The Wood Pigeons tackled the problem of accessing the Ivy berries, and the Hawthorn was a convenient perch for the Sparrows and Starlings to catch the morning sunshine.
There are quite a few Primroses out now, although many of the blooms have fallen victim to the slugs - where are the hedgehogs when you need them! Last night the cctv camera recorded just a cat (I think it has been the same one each night) visiting the food dish, so I'm not going to put out any more fresh food until I know that there is a hedgehog active on a regular basis.
I spent some time doing some tidying up around the garden before bad weather is forecast to arrive towards the end of the week. After the current spell of mild and largely dry weather we could actually do with some rain to top up the two ponds.
Up to now, all the crocuses that have appeared have flopped straight away. This morning I found one that had stayed upright and would have made a good subject for a photograph. By the time I had finished with the jobs I was doing, it had closed up in reaction to the loss of sunshine this afternoon.
30 January - Just a brief entry today. We had some rain last night, although I think the ponds could have done with a bit more. Today it has been dry, with some sunny spells, but colder than recently, with a high of just 6C. Tonight, at 9pm it is 4C.
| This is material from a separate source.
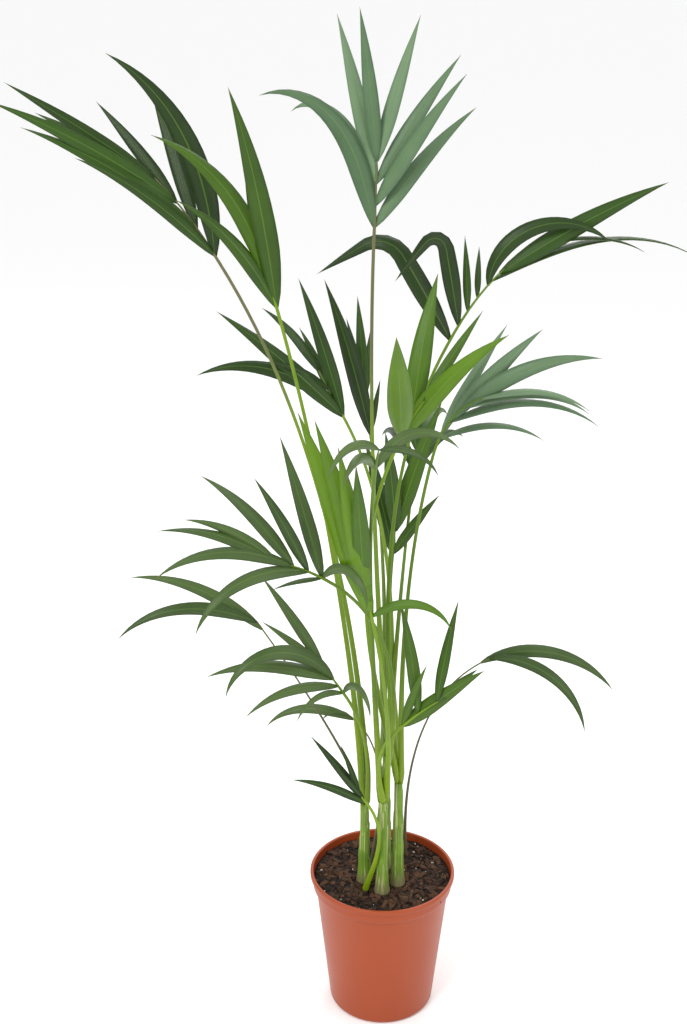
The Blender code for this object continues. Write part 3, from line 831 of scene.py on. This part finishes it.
for name, spec in STEMS.items():
    foot = Vector((*spec["place"], SOIL_LEVEL + GAP))
    line = [foot + Vector((0, 0, spec["height"] * step / STEM_RINGS)) for step in range(STEM_RINGS + 1)]
    mesh = bar(line, wrapped(math.radians(spec["first"])), STEM_SIDES)
    add_piece(f"stem_sheath_{name}", mesh, [sheath], [f"stem_{name}"])
print("stems:", ", ".join(STEMS))

# %% [markdown]
# ## The stalks
# Each frond hangs on one long stalk, thick and channelled at its foot, thin at its throat, and the rib
# of the frond is the same limb carried on. One bar runs through both, so nothing shows where they meet.

# %% Bend the stalks
STALK_RINGS = 40
STALK_SIDES = 12
RIB_RINGS = 10
CHANNEL = 0.22
FOOT_SWELL = 0.75
SWELL_FROM = 0.06
SWELL_TO = 0.6
THIN = 0.55
THIN_STALKS = ("right_arch", "left_low", "low_back")
OLD_STALKS = ("crown", "left_high", "back_left")
YOUNG_STALKS = ("foot_left", "right_low", "left_tall", "right_mid", "spear")


def stalk_feet():
    """Where each stalk starts: in the ring on its stem, or on the soil."""
    rooted = {name: spec["foot"] for name, spec in FRONDS.items() if "foot" in spec}
    feet = {name: Vector((*place, SOIL_LEVEL + GAP)) for name, place in rooted.items()}
    for stem in STEMS.values():
        share = 2 * math.pi / len(stem["bears"])
        ring = STALK_FOOT_RADIUS * STALK_SPACING / math.sin(share / 2)
        middle = Vector((*stem["place"], SOIL_LEVEL + stem["height"] + 2 * GAP))
        for index, name in enumerate(stem["bears"]):
            turn = math.radians(stem["first"]) + share * index
            feet[name] = middle + Vector((math.cos(turn), math.sin(turn), 0)) * ring
    return feet


def frond_rib(spec, steps):
    """Points along a frond's rib, from its throat."""
    lean, swing, length, droop = spec["rib"]
    return arc(spec["throat"], lean, swing, length, droop, 0, DROOP_POWER, steps)


def stalk_line(spec, foot):
    """Points up a stalk, and on along the rib of its frond."""
    grow = heading(*spec["rib"][:2])
    tip = Vector(spec["throat"])
    reach = (tip - foot).length
    rise = Vector((0, 0, reach * STALK_FOOT_PULL))
    approach = grow * reach * STALK_TIP_PULL
    line = geometry.interpolate_bezier(foot, foot + rise, tip - approach, tip, STALK_RINGS + 1)
    return line + frond_rib(spec, RIB_RINGS)[1:]


def stalk_radius(part, turn):
    """The radius of a stalk with a channel in front, which swells low down and thins to its rib's tip."""
    throat = STALK_RINGS / (STALK_RINGS + RIB_RINGS)
    if part < throat:
        swell = FOOT_SWELL * min(part / SWELL_FROM, 1) * max(1 - part / SWELL_TO, 0)
        reach = graded((STALK_FOOT_RADIUS, STALK_TIP_RADIUS), part / throat) * (1 + swell)
    else:
        reach = graded((STALK_TIP_RADIUS, RIB_TIP_RADIUS * 0.5), (part - throat) / (1 - throat))
    return reach * (1 - CHANNEL * max(math.cos(turn - math.pi / 2), 0) ** 4)


def stalk_skin(name):
    """Whether a stalk is fresh, full grown, old or dry."""
    if name in THIN_STALKS:
        return dry_stalk
    if name in OLD_STALKS:
        return old_stalk
    return young_stalk if name in YOUNG_STALKS else green_stalk


feet = stalk_feet()
for name, spec in FRONDS.items():
    slim = THIN if name in THIN_STALKS else 1
    mesh = bar(stalk_line(spec, feet[name]), lambda part, turn: slim * stalk_radius(part, turn), STALK_SIDES)
    add_piece(f"stalk_grooved_{name}", mesh, [stalk_skin(name)], [f"stalk_{name}"])
print("stalks:", len(feet))

# %% [markdown]
# ## The fronds
# A leaflet is a long pleated blade: folded up along its midrib, a little twisted, narrow at its root
# and drawn out to a fine tip. A flat grid is laid along the leaflet's arc, and Solidify gives it the
# thickness of a leaf, with the paler underside as its second material.

# %% Lay out the leaflets
FROND_HUES = {
    "crown": "grey", "left_high": "deep", "left_tall": "mid", "right_high": "deep", "right_mid": "fresh",
    "right_grey": "grey", "middle": "mid", "spear": "fresh", "back_left": "deep", "left_mid": "dusk",
    "left_low": "dusk", "low_left": "dusk", "low_back": "dusk", "foot_left": "deep", "right_low": "mid",
    "right_arch": "dusk", "front": "dusk", "back_centre": "deep", "back_right": "deep",
}
ACROSS = 4
RINGS = 14
BEND_PER_RING = 16
LEAF_SKIN = 0.0007
PLEAT = 0.16
TWIST = 16
ROOT_PART = 0.06
ROOT_NARROWING = 0.55
TIP_PART = 0.05
TIP_NARROWING = 0.1


def leaf_half_width(part):
    """The outline of the solids' leaflets, with a finer root and tip."""
    root = ROOT_NARROWING + (1 - ROOT_NARROWING) * min(part / ROOT_PART, 1)
    tip = TIP_NARROWING + (1 - TIP_NARROWING) * min((1 - part) / TIP_PART, 1)
    return leaf_width(part) * root * tip / 2


def lay_leaflet(mesh, layers, row, root, part, lean):
    """Lay one leaflet of a row on its arc: a grid, across and along, with its UV map and its shade."""
    shade, chart = layers
    length = graded(row["length"], part)
    droop = graded(row["droop"], part)
    fold = graded(row["fold"], part)
    swing = graded(row["swing"], part)
    rings = RINGS + round((droop + fold) / BEND_PER_RING)
    line = arc(root, lean, swing, length, droop, fold, graded(row["sag"], part), rings)
    facing = math.radians(graded(row["face"], part))
    front = Vector((0, -math.cos(facing), math.sin(facing)))
    width = graded(row["slim"], part) * length
    tone = dice.random()
    twist = math.radians(dice.uniform(-TWIST, TWIST))
    verts = bmesh.ops.create_grid(mesh, x_segments=ACROSS, y_segments=rings, size=1)["verts"]
    on_grid = {vert: (vert.co.x, (vert.co.y + 1) / 2) for vert in verts}
    for face in {face for vert in verts for face in vert.link_faces}:
        for loop in face.loops:
            across, along = on_grid[loop.vert]
            loop[chart].uv = ((across + 1) / 2, along)
    for vert, (across, along) in on_grid.items():
        ring = round(along * rings)
        ahead = (line[min(ring + 1, rings)] - line[max(ring - 1, 0)]).normalized()
        side = front.cross(ahead).normalized()
        ridge = ahead.cross(side)
        turn = twist * along
        tilted = side * math.cos(turn) + ridge * math.sin(turn)
        raised = ridge * math.cos(turn) - side * math.sin(turn)
        half = width * leaf_half_width(along)
        vert.co = line[ring] - tilted * (across * half) + raised * (half * PLEAT * 2 * (1 - abs(across)))
        vert[shade] = tone


def frond_mesh(spec):
    """Every leaflet of a frond, in one mesh."""
    mesh = bmesh.new()
    layers = (mesh.verts.layers.float.new("shade"), mesh.loops.layers.uv.new("leaf"))
    rib = frond_rib(spec, RIB_STEPS)
    for row in spec["fans"]:
        for index, lean in enumerate(row["lean"]):
            part = index / max(len(row["lean"]) - 1, 1)
            lay_leaflet(mesh, layers, row, graded(rib, graded(row["along"], part)), part, lean)
    return mesh


print("leaflets to lay:", sum(len(row["lean"]) for spec in FRONDS.values() for row in spec["fans"]))

# %% [markdown]
# ## Growing the crown
# One piece for each frond keeps the crown easy to pick apart. A hue for each frond stands for its age
# and for the light on it: deep green above, grey green where leaves hang, yellow green on young ones.

# %% Grow the fronds
for name, spec in FRONDS.items():
    frond = add_piece(f"leaflets_{name}", frond_mesh(spec), leaf_faces[FROND_HUES[name]],
                      [f"frond_{name}"])
    thickness = frond.modifiers.new("thickness", "SOLIDIFY")
    thickness.thickness = LEAF_SKIN
    thickness.offset = -1
    thickness.material_offset = 1
    thickness.material_offset_rim = 1
print("fronds grown:", len(FRONDS))

# %% [markdown]
# ## Floor, light and camera
# The plant stands on a plain pale floor under soft light, as in a studio. The camera looks slightly
# down on it from the height of a standing viewer, where the photograph was taken from.

# %% Set the studio
FLOOR_SIZE = 240
FLOOR_WHITE = 0.95
EYE = (0, -1.8, 1.465)
LOOK_DOWN = 21.0
LOOK_LEFT = 1.8
LENS = 51.2

mesh = bmesh.new()
bmesh.ops.create_grid(mesh, x_segments=1, y_segments=1, size=FLOOR_SIZE / 2)
data = bpy.data.meshes.new("floor")
mesh.to_mesh(data)
mesh.free()
floor = bpy.data.objects.new("floor", data)
pale, _, shader = finish_of("pale_floor", 0.9)
shader["Base Color"].default_value = (FLOOR_WHITE, FLOOR_WHITE, FLOOR_WHITE, 1)
data.materials.append(pale)
bpy.context.scene.collection.objects.link(floor)


def softbox(name, place, aim, size, power):
    """A round soft lamp at a place, turned to a point."""
    lamp = bpy.data.lights.new(name, "AREA")
    lamp.shape = "DISK"
    lamp.size = size
    lamp.energy = power
    box = bpy.data.objects.new(name, lamp)
    box.location = place
    box.rotation_euler = (Vector(aim) - Vector(place)).to_track_quat("-Z", "Y").to_euler()
    bpy.context.scene.collection.objects.link(box)


softbox("key", (-1.6, -2.4, 3.0), (0, 0, 0.8), 1.4, 70)
softbox("fill", (2.6, -1.6, 1.9), (0, 0, 0.7), 2.2, 22)
softbox("back", (0.6, 2.4, 2.8), (0, 0, 0.9), 1.8, 34)

world = bpy.data.worlds.new("pale_room")
world.use_nodes = True
world.node_tree.nodes["Background"].inputs["Color"].default_value = (1, 1, 1, 1)
world.node_tree.nodes["Background"].inputs["Strength"].default_value = 1.0
bpy.context.scene.world = world
bpy.context.scene.view_settings.view_transform = "Standard"

view = bpy.data.cameras.new("eye")
view.lens = LENS
camera = bpy.data.objects.new("eye", view)
camera.location = EYE
camera.rotation_euler = (math.radians(90 - LOOK_DOWN), 0, math.radians(LOOK_LEFT))
bpy.context.scene.collection.objects.link(camera)
bpy.context.scene.camera = camera
print("camera at", EYE)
For me it was largely a day off, with neither work done in the garden nor photographs taken. This morning there was a brief visit by a Song Thrush which headed for the raisins under the Hawthorn. It was very nervous and left almost immediately. There were also several visits by a Coal Tit, and the Squirrel appeared for the first time since last week.
31 January - On of those day when I struggled to stay awake. Outside we had a January gale pass though during the morning, with high winds of up to 40mph and heavy rain before we had some periods of sunshine in the afternoon.
The Song Thrush was here again first thing this morning. It was too dull to even attempt a photograph, but I shall set up the cctv camera to try capturing an image tomorrow morning.